We did get a lot of flack for the decision, but then, Hugo administration naturally attracts flack. One furious fellow demanded my resignation for obvious bias in 1996 when I announced during the nomination period that, if the DP nominators chose to pick the movie Apollo 13, we would count it, and not disallow it on the grounds that it wasn't SF. His idea was that we were somehow giving our blessing to the movie. But that ignores that the nominators still had to nominate it. (In the end, it did get a nomination, but lost the Hugo to a B5 episode.) We couldn't control that. All I could do was assure anxious voters who did wish to nominate it that they wouldn't be wasting one of their five nomination blanks. The only bias was towards assuring that it didn't miss nominations from voters who wanted it, but who feared we'd arbitrarily reject their choice.

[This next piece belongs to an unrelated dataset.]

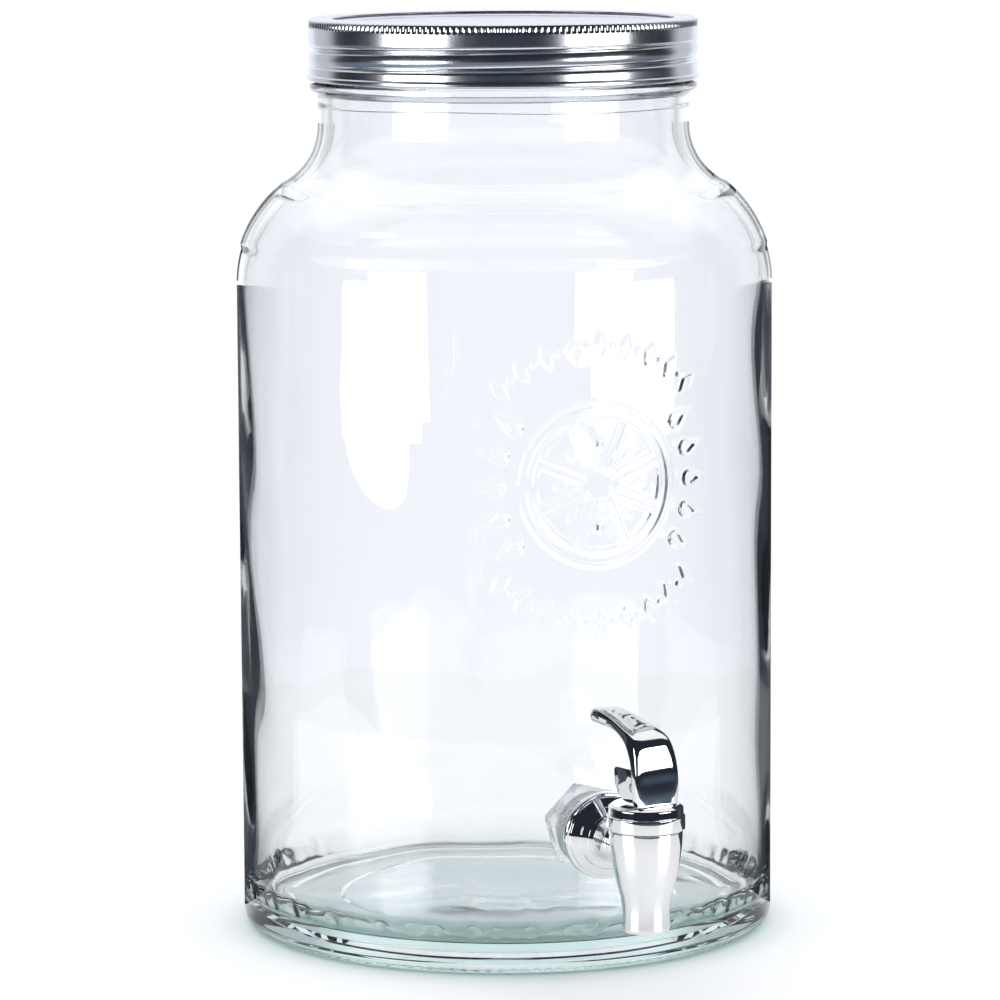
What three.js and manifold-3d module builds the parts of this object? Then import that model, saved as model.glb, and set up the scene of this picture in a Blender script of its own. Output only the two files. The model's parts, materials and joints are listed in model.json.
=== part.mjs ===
// Glass drink dispenser: a wide jar with a two-piece screw lid and a lift-lever tap.
// Millimetres, +Z up, and the tap faces -Y. Heights in this file are measured from the table.
// The last step moves the origin up to the centre of the flat panel under the jar.
import * as THREE from 'three';
import { mergeVertices } from 'three/addons/utils/BufferGeometryUtils.js';
import Module from 'manifold-3d';

const wasm = await Module();
wasm.setup();

// ---- Jar ----
const BODY_R = 90; // outside radius of the straight wall
const WALL = 4.5; // glass thickness
const HEEL_R = 5; // rounding between wall and base
const STAND_R = 76; // inner edge of the flat ring the jar stands on
const PANEL_Z = 2.5; // flat panel under the base, inside the ring
const SHOULDER_Z = 218; // where the straight wall ends
const SHOULDER_R = 43.2; // outer, convex shoulder arc
const NECK_ARC_R = 21.2; // concave arc that leads into the neck
const NECK_R = 62.2;
const NECK_ARC_Z = 271;
const BEAD_Z = 284; // ring of glass below the thread
const BEAD_R = 64.8;
const FINISH_R = 61.2; // wall that carries the thread
const RIM_Z = 303.6; // top of the glass

// ---- Screw thread, shared by the glass and the band ----
const PITCH = 6;
const THREAD_LOW_Z = 288;
const THREAD_HIGH_Z = 302;
const THREAD_PHASE_Z = 293.5; // height of the band's groove on the +X side
const GLASS_RIDGE = 2.3;
const BAND_GROOVE = 1.5;

// ---- Lid ----
const BAND_R = 65;
const SHEET = 0.6; // sheet thickness of the band
const BAND_LOW_Z = 286;
const BAND_TOP_Z = 306.5;
const BAND_OPENING_R = 57; // inner edge of the band's top lip
const DISC_R = 63.4;
const DISC_LOW_Z = 304.65;
const DISC_THICK = 0.75;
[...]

But what would have happened if we hadn't made the relocation in 1994? The first thing that surely would have happened is that we'd have gotten a lot of flack for a Short Story category with only three nominees in it. And then, when the nomination figures were released after the Worldcon, we would have gotten flack from some of the few people who read such things for such a high cut-off point in Novelette, refusing worthy stories a place on the ballot.
In short, you'll get flack no matter what you do, so you might as well do what you consider, according to your best judgment at the time, to be the right thing in the first place, and that is what Seth and I did.
(Note: I wrote this without the actual nomination statistics of 1994 to hand, thus a necessary vagueness on some points, and the risk of the vagaries of memory.)